Task directions >> Will you return, word for word, only the lines from the top of the data below down to and including the one with "hem_thickness = 2.0"?

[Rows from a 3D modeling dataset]
------------

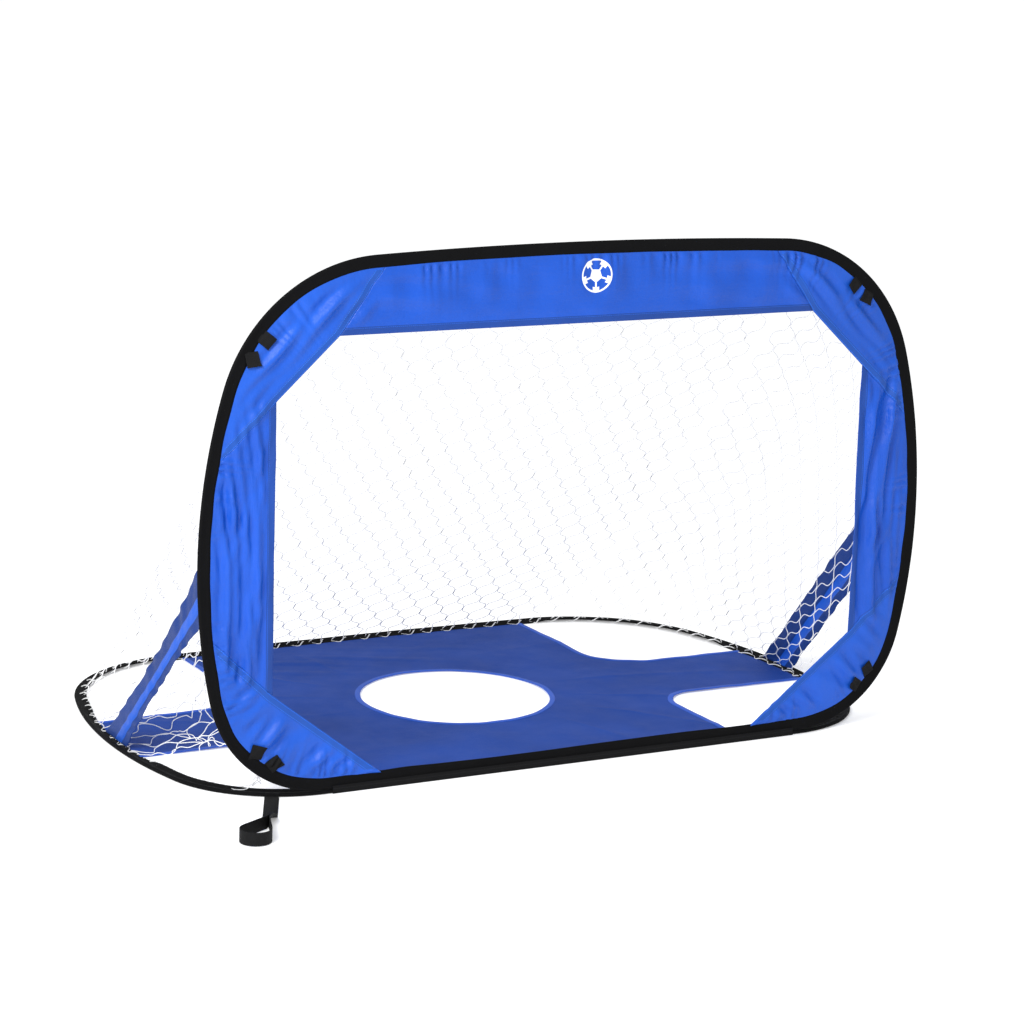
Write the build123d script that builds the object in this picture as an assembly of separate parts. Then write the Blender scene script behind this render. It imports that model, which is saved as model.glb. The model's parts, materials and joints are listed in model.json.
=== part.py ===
from build123d import *
import math
import os

# Pop up goal: two spring-wire hoops in fabric sleeves, sewn together along their straight front
# runs. One hoop stands up and frames the mouth, the other lies on the ground and frames the
# target sheet. A net and two fabric stays run from hoop to hoop. Millimetres, +Z up, the goal
# faces -Y. The origin is on the ground, under the middle of the base hoop's front run.

# Overall size
goal_width = 1230.0
goal_height = 800.0
goal_depth = 800.0

# Hoop outline: a straight front run, then four tangent arcs on each side. The headings are the
# directions, in degrees from +X, at which one arc hands over to the next.
lower_corner_radius = 187.0
upper_corner_radius = 257.0
corner_to_side = 77.5
side_to_upper_corner = 106.2
upper_corner_to_top = 177.5

# Sleeve section: a round nose that holds the spring wire, and a flat sewn strip inside it
sleeve_width = 19.0
nose_radius = 3.0
strip_thickness = 1.6
channel_radius = 2.4
wire_radius = 1.75
front_taper_angle = 70.0
base_taper_angle = 60.0

# Wire joint
ferrule_length = 50.0
ferrule_radius = 2.35
ferrule_bore = 1.8
wire_end_gap = 2.0

# Where the standing hoop sits on the lying one
running_gap = 0.3
front_edge_y = -sleeve_width / 2
base_thickness = 2 * nose_radius
hinge_z = base_thickness + running_gap + nose_radius
hinge_y = front_edge_y + running_gap + nose_radius
hinge_tape_half = 400.0
hinge_tape_thickness = 1.0

# Mouth of the goal, in the standing hoop's own plane: across, and up from its lower edge
mouth_half_width = 497.0
mouth_top = 672.0
mouth_top_corner = 400.0
mouth_side_upper = 582.0
mouth_side_lower = 152.0
mouth_foot = 322.0
upper_seam_hoop = (322.0, 780.0)
side_seam_hoop = (577.0, 505.0)
lower_seam_hoop = (590.0, 240.0)
panel_thickness = 1.2
hem_width = 11.0
hem_thickness = 2.0

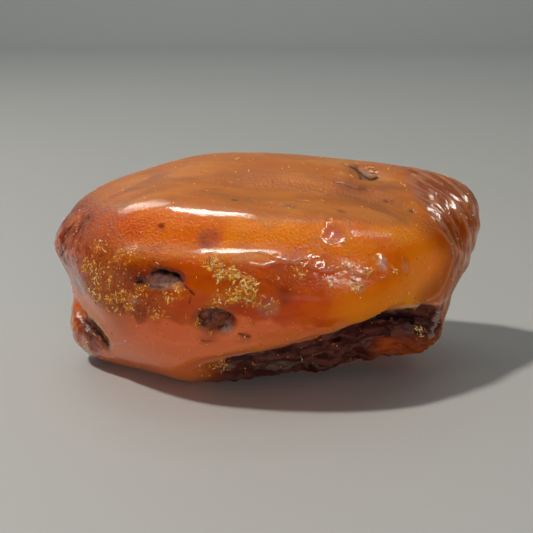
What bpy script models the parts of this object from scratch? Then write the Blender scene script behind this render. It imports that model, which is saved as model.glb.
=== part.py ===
"""A raw amber nugget, one solid piece, as it lies on its worn underside.

Millimetres below are the stone's own, with +X to the right, +Y to the back and +Z up.
The origin is on the resting plane, under the middle of the stone.
"""

import math

import bmesh
import bpy
import numpy as np
from mathutils import Vector, noise

MM = 0.001
GROUND_BLOCK = 100.0
MOST_TRIANGLES = 9300
SURFACE_GRAIN = 0.33
SHARP_EDGE = math.radians(42)

# The core is the ellipsoid that the skin is measured from, outwards along its rays.
CORE_CENTRE = np.array([0.0, 0.0, 13.5])
CORE_RADII = np.array([30.0, 19.0, 14.5])
SKIN_FINENESS = 7

# Points that the skin passes through, in lines that run from left to right along the stone.
TOP_OUTLINE = [
    (-26.3, 3.0, 23.2), (-23.0, 4.0, 25.3), (-17.2, 6.0, 27.2), (-6.5, 8.0, 29.2),
    (0.5, 9.0, 28.9), (9.3, 9.0, 28.2), (18.1, 9.0, 27.3), (26.6, 7.0, 25.7), (28.4, 6.0, 24.9),
]
TOP_FACE = [
    (-17.0, -1.0, 27.0), (-9.0, -1.0, 28.3), (0.0, -1.0, 28.2), (10.0, -1.0, 27.2), (20.0, 0.0, 25.3),
]
BROW = [
    (-20.9, -5.3, 24.7), (-16.6, -8.0, 25.8), (-11.2, -9.5, 26.2), (-4.1, -9.8, 25.6),
    (4.3, -9.7, 24.8), (10.9, -8.8, 24.1), (17.8, -6.3, 22.7),
]
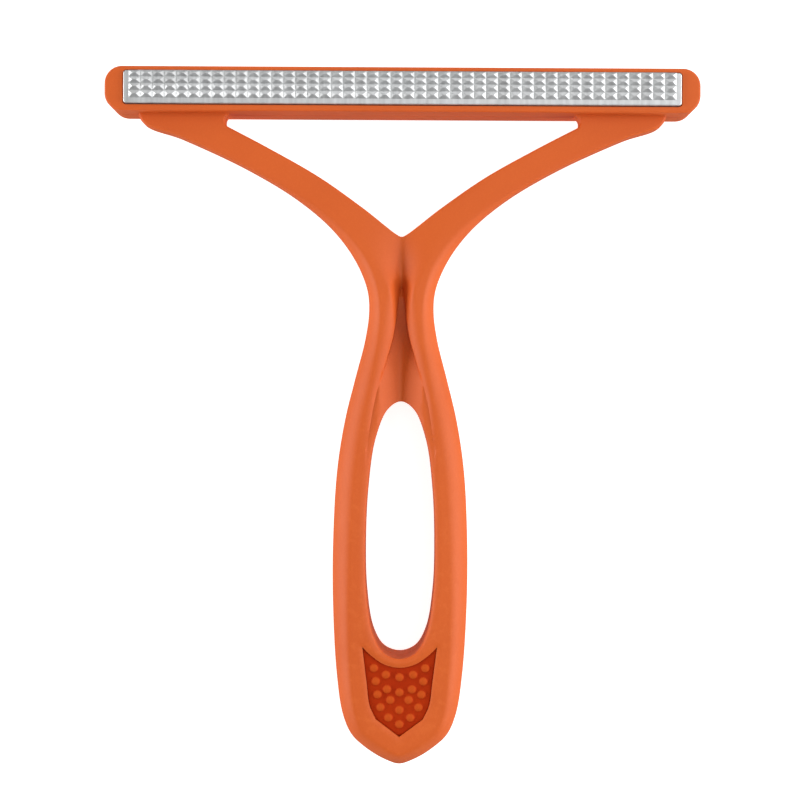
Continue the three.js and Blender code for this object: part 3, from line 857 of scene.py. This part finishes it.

------------

Response to the exercise >>
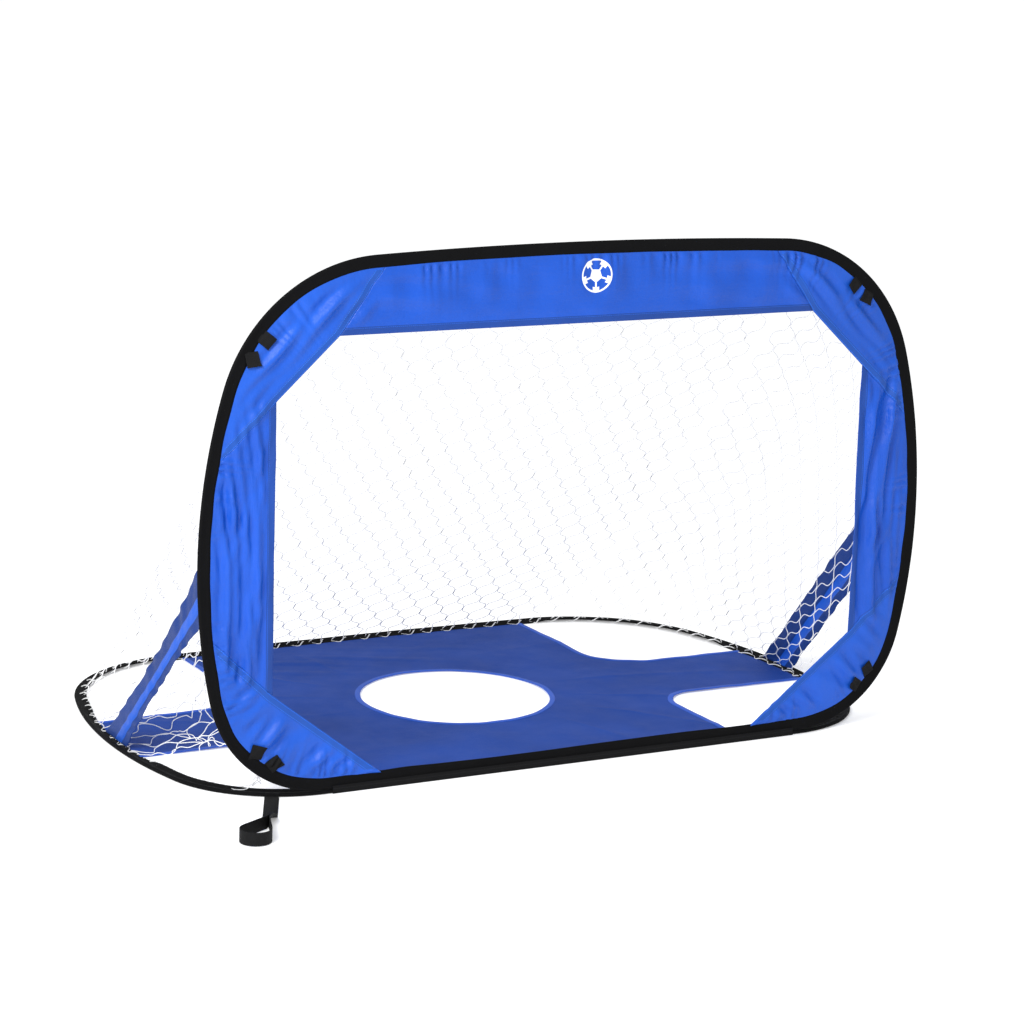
Write the build123d script that builds the object in this picture as an assembly of separate parts. Then write the Blender scene script behind this render. It imports that model, which is saved as model.glb. The model's parts, materials and joints are listed in model.json.
=== part.py ===
from build123d import *
import math
import os

# Pop up goal: two spring-wire hoops in fabric sleeves, sewn together along their straight front
# runs. One hoop stands up and frames the mouth, the other lies on the ground and frames the
# target sheet. A net and two fabric stays run from hoop to hoop. Millimetres, +Z up, the goal
# faces -Y. The origin is on the ground, under the middle of the base hoop's front run.

# Overall size
goal_width = 1230.0
goal_height = 800.0
goal_depth = 800.0

# Hoop outline: a straight front run, then four tangent arcs on each side. The headings are the
# directions, in degrees from +X, at which one arc hands over to the next.
lower_corner_radius = 187.0
upper_corner_radius = 257.0
corner_to_side = 77.5
side_to_upper_corner = 106.2
upper_corner_to_top = 177.5

# Sleeve section: a round nose that holds the spring wire, and a flat sewn strip inside it
sleeve_width = 19.0
nose_radius = 3.0
strip_thickness = 1.6
channel_radius = 2.4
wire_radius = 1.75
front_taper_angle = 70.0
base_taper_angle = 60.0

# Wire joint
ferrule_length = 50.0
ferrule_radius = 2.35
ferrule_bore = 1.8
wire_end_gap = 2.0

# Where the standing hoop sits on the lying one
running_gap = 0.3
front_edge_y = -sleeve_width / 2
base_thickness = 2 * nose_radius
hinge_z = base_thickness + running_gap + nose_radius
hinge_y = front_edge_y + running_gap + nose_radius
hinge_tape_half = 400.0
hinge_tape_thickness = 1.0

# Mouth of the goal, in the standing hoop's own plane: across, and up from its lower edge
mouth_half_width = 497.0
mouth_top = 672.0
mouth_top_corner = 400.0
mouth_side_upper = 582.0
mouth_side_lower = 152.0
mouth_foot = 322.0
upper_seam_hoop = (322.0, 780.0)
side_seam_hoop = (577.0, 505.0)
lower_seam_hoop = (590.0, 240.0)
panel_thickness = 1.2
hem_width = 11.0
hem_thickness = 2.0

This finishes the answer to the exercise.